Resulta bastante inverosímil que una de las leyes más importantes de este quinquenio -que condicionará naturalmente el futuro de todos los uruguayos- sea abordada por un parlamento virtual, con notorias dificultades de funcionamiento y hasta la ausencia de algunos legisladores referentes que están en uso de licencia por ser población de riesgo.
Es evidente que el oficialismo apunta claramente a aprovechar este escenario de confusión generalizada para apurar la aprobación de estas propuestas, teniendo claro que, tanto la izquierda como el movimiento sindical, están limitados.
En efecto, bien sabe que el Frente Amplio no adoptará una postura radicalmente confrontativa en medio de una epidemia, que podría ser capitalizada políticamente por la derecha.
También asume que los gremios y las organizaciones sociales están seriamente jaqueados en sus posibilidades de movilizarse y de ejercer su legítimo derecho a la protesta. Al respecto, sería impensable la aplicación de medidas de lucha o convocar una huelga con más de 170.000 trabajadores en seguro de paro y en un horizonte de precariedad laboral.
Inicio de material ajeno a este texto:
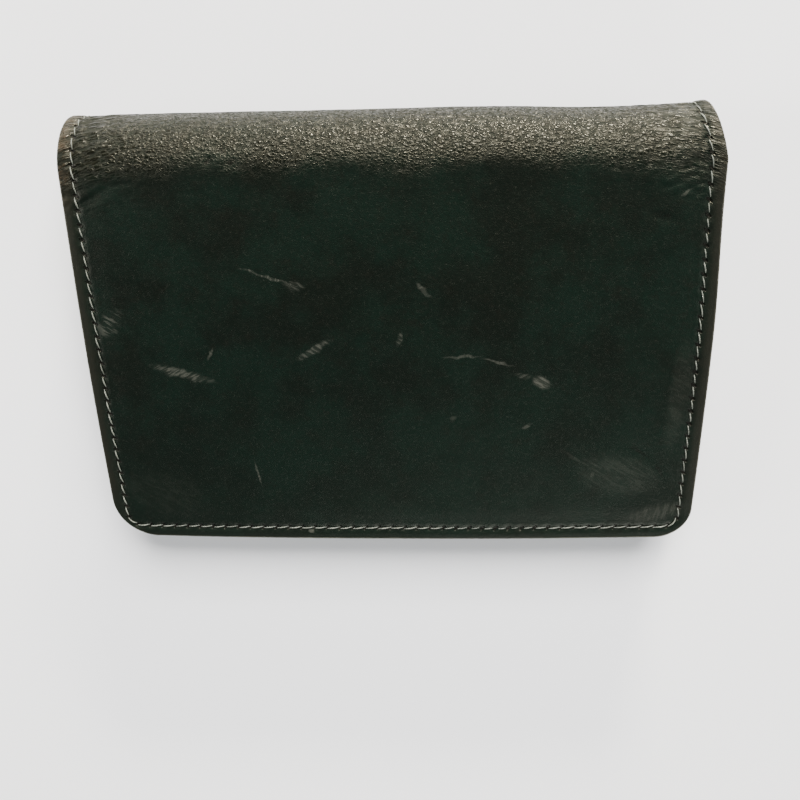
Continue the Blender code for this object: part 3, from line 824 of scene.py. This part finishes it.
def liningCreases(x, e):  # inside, the lining has long creases across the case where the fold bends
    lines = (1 - np.abs(latticeNoise(x / 13 + 20, e / 1.7, 51))) ** 3
    return 0.14 * lines * smooth(e, 62, 67) * smooth(halfWidth - np.abs(x), 3, 6)


for name, place, length, fold, nodes in (
    ("frontLiningSheet", frontPlace, frontHalf, foldFrontHalf, ("front_lining", "spine_lining")),
    ("backLiningSheet", backPlace, backHalf, foldBackHalf, ("back_lining",)),
):
    lining = makeSheet(
        name, lambda x, e, depth, place=place: place(x, e + liningInset, depth),
        {**liningSheet, "length": length - liningInset, "alongSteps": (0.7, 6.0, 2.0, 24.0, 0.4)},
        liningRelief, liningCreases,
    )
    dress(lining, liningHide)
    fold(lining, *nodes)

boardInset = 4.0
board = makeSheet(
    "frontBoard", lambda x, e, depth: frontPlace(x, e + boardInset, depth),
    {"half": halfWidth - boardInset, "corner": insetCorners(boardInset),
     "length": frontLength - 2 * boardInset, "top": 1.27, "bottom": 1.57, "edgeRound": 0.15,
     "acrossSteps": (1.0, 3.0, 4.0), "alongSteps": (1.0, 3.0, 3.0)},
)
dress(board, greyBoard)
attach(board, "front")
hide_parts("front_stiffener")
dress(frame["nodes"]["back_stiffener"], greyBoard)
print("linings and boards made")

stitch = {
    "pitch": seam["pitch"], "share": 1.06, "slant": 0.2, "rise": 0.03, "dive": 0.07, "radius": 0.118,
    "sideGap": 0.2,  # how much shorter the stitches show down the sides than across the open edge
    "side": 1,  # 1 on the outer side, -1 on the inner side
}
for name, place, length, fold, nodes, seed, lift in (
    ("frontStitches", frontPlace, frontHalf, foldFrontHalf,
     ("front_cover_thread", "spine_thread_left", "spine_thread_right"), 3, 0),
    ("backStitches", backPlace, backHalf, foldBackHalf, ("back_cover_thread",), 4, 1),
):
    row = makeStitches(
        name, place, lambda along, length=length: seamPath(along, seam, length), seamLength(seam, length),
        {**stitch, "seed": seed},
        lambda x, e, length=length, lift=lift: seamGroove(x, e, length)[0] + lift * backLift(e),
    )
    dress(row, waxedThread)
    fold(row, *nodes)
print("cover stitches made")


# The slip pocket inside the front cover, and the card pocket on the back cover
flap = {"inset": 0.4, "length": 53.0, "top": 2.2, "bottom": 2.8, "crease": 2.2}
strip = {"inset": 0.4, "width": 3.6, "half": halfWidth - 8.5, "top": 2.2, "bottom": 3.1}
pocketLow, pocketHigh = (Vector(corner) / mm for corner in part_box("pocket_panel"))
pocket = {
    "slope": math.radians(4),
    "wall": 0.8,  # the straight part of its foot
    "bend": 1.5,
    "leather": 0.9,
    "corner": (2.5, 2.5),
    "slipHeight": 40.0,
    "slipLeather": 0.6,
    "gap": 0.1,
    "crease": 2.0,  # how far the tooled line is from the mouth
    "puff": 0.35,  # how far the panel swells over the cards
}
pocketHalf = pocketHigh.x
bendLength = pocket["bend"] * (math.pi / 2 - pocket["slope"])
panelLength = (pocketHigh.y - pocketLow.y - pocket["bend"]) / math.cos(pocket["slope"])
pocketLength = pocket["wall"] + bendLength + panelLength


def pocketPlace(x, t, depth):
    # t runs up the pocket's wall, round its bend and along its slope to the mouth. On the slope the panel
    # swells by one half wave across times one along.
    slope, radius = pocket["slope"], pocket["bend"] - depth
    angle = np.pi - np.clip((t - pocket["wall"]) / pocket["bend"], 0, np.pi / 2 - slope)
    beyond = np.maximum(t - pocket["wall"] - bendLength, 0)
    y = pocketLow.y + pocket["bend"] + radius * np.cos(angle) + beyond * math.cos(slope)
    z = pocketLow.z + np.minimum(t, pocket["wall"]) + radius * np.sin(angle) + beyond * math.sin(slope)
    swell = np.sin(np.pi * np.clip(x / pocketHalf / 2 + 0.5, 0, 1))
    swell = swell * np.sin(np.pi * np.clip(beyond / panelLength, 0, 1))
    return np.stack(np.broadcast_arrays(x, y, z + pocket["puff"] * swell), -1)


def tooledLine(distance):  # a narrow groove pressed along an edge
    return 0.14 * np.exp(-((distance / 0.28) ** 2))


def panelRelief(x, e):  # the tooled line along the mouth, and shallow waves
    return tooledLine(e - pocket["crease"]) - 0.05 * latticeNoise(x / 14 + 50, e / 12, 31)


def innerSheet(name, place, sheet, body, nodes, relief=None, under=None):  # a pocket's leather on its body
    steps = {"acrossSteps": (0.3, 3.4, 0.9), "alongSteps": (0.3, 3.4, 0.8, 3.0, 0.3), "edgeRound": 0.28}
    piece = makeSheet(name, place, {**steps, **sheet}, relief, under)
    dress(piece, innerHide)
    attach(piece, body)
    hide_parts(*nodes)
    return piece


innerSheet(
    "pocketFront", lambda x, e, depth: pocketPlace(x, pocketLength - e, depth),
    {"half": pocketHalf, "corner": pocket["corner"], "length": pocketLength,
     "top": 0.0, "bottom": pocket["leather"], "alongSteps": (0.3, 3.4, 0.8, 5.0, 0.25)},
    "pocket", ["pocket_panel"], panelRelief,
)
slipStart = pocket["wall"] + bendLength + pocket["gap"]
slipTop = -pocket["gap"] - pocket["slipLeather"]
innerSheet(
    "pocketSlip", lambda x, e, depth: pocketPlace(x, slipStart + pocket["slipHeight"] - e, depth),
    {"half": pocketHalf - 0.4, "corner": pocket["corner"], "length": pocket["slipHeight"],
     "top": slipTop, "bottom": -pocket["gap"]},
    "pocket", ["pocket_slip_panel"], panelRelief,
)
innerSheet(
    "flapSlip", lambda x, e, depth: frontPlace(x, e + flap["inset"], depth),
    {"half": halfWidth - flap["inset"], "corner": insetCorners(flap["inset"]), "length": flap["length"],
     "top": flap["top"], "bottom": flap["bottom"]},
    "front", ["flap_slip_panel"], under=lambda x, e: -tooledLine(flap["length"] - e - flap["crease"]),
)
innerSheet(
    "pocketFoot", lambda x, e, depth: backPlace(x, e + strip["inset"], depth),
    {"half": strip["half"], "corner": (1.0, 1.0), "length": strip["width"],
     "top": strip["top"], "bottom": strip["bottom"], "alongSteps": (0.3, 1.6, 0.4)},
    "back", ["pocket_bottom_margin"], under=lambda x, e: -tooledLine(strip["width"] - e - 0.5),
)
print("pockets made")

# Each gusset is one strip folded in a V, from the back cover to the underside of the pocket
gusset = {"leather": 0.6, "flange": 3.6, "depth": 7.2, "base": 2.2, "endGap": 1.5, "inset": 0.4}
gussetOuter = halfWidth - gusset["inset"]


def gussetProfile(y, side):
    # The strip's middle line across x and z at each y. Side runs from -1 at the back cover, over 0 at the tip
    # of the V, to 1 under the pocket: z rises as sin(pi / 2 side) and x runs in to the tip as 1 - |side|^1.6.
    rise = (y - pocketLow.y - pocket["bend"]) * math.tan(pocket["slope"])
    roof = pocketLow.z + pocket["wall"] + pocket["bend"] - pocket["leather"] + rise
    low = gusset["base"] + gusset["leather"] / 2
    high = roof - pocket["gap"] - gusset["leather"] / 2
    reach = 1 - np.abs(side) ** 1.6
    x = gussetOuter - gusset["flange"] - (gusset["depth"] - gusset["flange"]) * reach
    return x, (low + high) / 2 + (high - low) / 2 * np.sin(np.pi / 2 * side)


def makeGusset(name, mirror):
    # The profile with a flat leaf at either end, moved half the leather's thickness to both sides, square to
    # its own direction, and closed along its four edges.
    y = np.linspace(pocketLow.y + gusset["endGap"], pocketHigh.y - 0.1, 90)[:, None]
    x, z = gussetProfile(y, np.linspace(-1, 1, 33)[None, :])
    x = np.broadcast_to(x, z.shape)
    out = np.arange(1, 6)[None, :] / 6  # how far out along a leaf
    foot = x[:, :1] + (gussetOuter - x[:, :1]) * out[:, ::-1]
    head = x[:, -1:] + (pocketHalf - gusset["inset"] - x[:, -1:]) * out
    lineX = np.concatenate([foot, x, head], 1)
    lineY = np.broadcast_to(y, lineX.shape)
    lineZ = np.concatenate([np.repeat(z[:, :1], out.size, 1), z, np.repeat(z[:, -1:], out.size, 1)], 1)
    alongX, alongZ = np.gradient(lineX, axis=1), np.gradient(lineZ, axis=1)
    size = np.hypot(alongX, alongZ)
    creases = 0.06 * latticeNoise(lineY / 4, lineX / 1.5, 41) * smooth(halfWidth - 4.5 - lineX, 0, 1)
    sheets = []
    for half in (-gusset["leather"] / 2, gusset["leather"] / 2):
        shift = (half + creases) / size
        sheets.append(np.stack([mirror * (lineX - alongZ * shift), lineY, lineZ + alongX * shift], -1))
    grid = np.arange(lineX.size).reshape(lineX.shape)
    far = grid + lineX.size
    rims = []
    for edge in (grid[0], grid[-1], grid[:, 0], grid[:, -1]):
        rims.append(np.stack([edge[:-1], edge[1:], edge[1:] + lineX.size, edge[:-1] + lineX.size], -1))
    rims[1], rims[2] = rims[1][:, ::-1], rims[2][:, ::-1]
    quads = np.concatenate([cells(grid)[:, ::-1], cells(far)] + rims)
    return makeMesh(name, np.concatenate(sheets).reshape(-1, 3), quads)


for side, mirror in (("left", -1), ("right", 1)):
    piece = makeGusset(f"{side}Gusset", mirror)
    dress(piece, innerHide)
    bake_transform(piece)
    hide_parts(f"gusset_{side}_lower_leaf", f"gusset_{side}_upper_leaf")
print("gussets made")


def frontInside(x, e):  # depth of the surface that the front's inner stitches lie on
    slipEnd = flap["inset"] + flap["length"] - 0.4
    return np.where(e < slipEnd, flap["bottom"], cover["liningBottom"]) + 0.0 * x


def backInside(x, e):  # and the back's: the pocket's foot, the gussets and the lining
    stripEnd, gussetEnd = strip["inset"] + strip["width"], pocketHigh.y - openEdge
    onStrip = (e < stripEnd) & (np.abs(x) < strip["half"])
    onGusset = (e > stripEnd) & (e < gussetEnd)
    besideStrip = np.where(onGusset, gusset["base"] + gusset["leather"], cover["liningBottom"])
    return np.where(onStrip, strip["bottom"], besideStrip)


for name, place, length, fold, surface, seed in (
    ("frontInnerStitches", frontPlace, frontHalf, foldFrontHalf, frontInside, 5),
    ("backInnerStitches", backPlace, backHalf, foldBackHalf, backInside, 6),
):
    row = makeStitches(
        name, place, lambda along, length=length: seamPath(along, seam, length), seamLength(seam, length),
        {**stitch, "seed": seed, "side": -1}, surface,
    )
    dress(row, waxedThread)
    fold(row)

pocketSeam = {"half": pocketHalf, "margin": 2.2, "corner": 1.0}
pocketSeamLength = pocketLength - slipStart - 1.0


def pocketSurface(x, e):  # the slip pocket's front, then the panel's
    return slipTop * (1 - smooth(e, pocket["slipHeight"] - 0.5, pocket["slipHeight"] + 0.1)) + 0.0 * x


row = makeStitches(
    "pocketStitches", lambda x, e, depth: pocketPlace(x, slipStart + e, depth),
    lambda along: seamPath(along, pocketSeam, pocketSeamLength), seamLength(pocketSeam, pocketSeamLength),
    {**stitch, "seed": 7}, pocketSurface,
)
dress(row, waxedThread)
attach(row, "pocket")
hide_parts("pocket_thread_left", "pocket_thread_right")
print("inner stitches made")

# Floor, light and camera
bpy.ops.mesh.primitive_plane_add(size=6)
floor = bpy.context.object
floor.name = "paleFloor"
floorMaterial = bpy.data.materials.new("palePaper")
floorMaterial.use_nodes = True
floorShader = floorMaterial.node_tree.nodes["Principled BSDF"].inputs
floorShader["Base Color"].default_value = (0.94, 0.94, 0.96, 1)
floorShader["Roughness"].default_value = 0.9
floor.data.materials.append(floorMaterial)

lights = {
    "key": {"place": (0.25, 1.25, 1.05), "size": (1.2, 0.9), "power": 100, "colour": (1.0, 0.99, 0.97)},
    "alongFold": {"place": (0.2, 1.32, 0.22), "size": (0.3, 0.08), "power": 62, "colour": (1.0, 0.94, 0.79)},
    "frontFill": {"place": (0.3, -1.25, 0.45), "size": (1.0, 0.5), "power": 13, "colour": (0.94, 1.0, 0.98)},
    "leftFill": {"place": (-1.3, 0.0, 0.6), "size": (0.6, 0.6), "power": 14, "colour": (1.0, 1.0, 1.0)},
    "rightFill": {"place": (1.3, -0.3, 0.5), "size": (0.6, 0.6), "power": 6, "colour": (1.0, 1.0, 1.0)},
}
for name, spec in lights.items():
    lamp = bpy.data.lights.new(name, "AREA")
    lamp.shape = "RECTANGLE"
    lamp.size, lamp.size_y = spec["size"]
    lamp.energy = spec["power"]
    lamp.color = spec["colour"]
    holder = bpy.data.objects.new(name, lamp)
    holder.location = spec["place"]
    holder.rotation_euler = (-Vector(spec["place"])).to_track_quat("-Z", "Y").to_euler()
    bpy.context.scene.collection.objects.link(holder)
world = bpy.data.worlds.new("softRoom")
world.use_nodes = True
world.node_tree.nodes["Background"].inputs[0].default_value = (0.96, 0.97, 1.0, 1)
world.node_tree.nodes["Background"].inputs[1].default_value = 0.09
bpy.context.scene.world = world

view = {"place": (9.6, 1.0 + foldY, 161.2), "turn": (16.05, -3.15, 0.26), "lens": 38.6}
camera = bpy.data.objects.new("camera", bpy.data.cameras.new("camera"))
camera.data.lens = view["lens"]
camera.data.clip_start = 0.01
turns = [Matrix.Rotation(math.radians(angle), 3, axis) for angle, axis in zip(view["turn"], "XYZ")]
turned = (turns[2] @ turns[1] @ turns[0]).transposed()
camera.matrix_world = Matrix.LocRotScale(Vector(view["place"]) * mm, turned, None)
bpy.context.scene.collection.objects.link(camera)
bpy.context.scene.camera = camera
print("stage set")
En ese marco, este temible virus que azota a nuestro país hace ya casi dos meses, se ha transformado paradójicamente en un aliado para la coalición multicolor, que parece blindada ante la opinión pública por imperio de las circunstancias y por la proverbial obsecuencia de los medios.
En una sociedad cada día más controlada y con sus libertades seriamente restringidas por una situación de excepción de imprevisible duración e incierto desenlace, el gobierno derechista cuenta con el caldo de cultivo perfecto para reimplantar un paradigma neoliberal y represivo.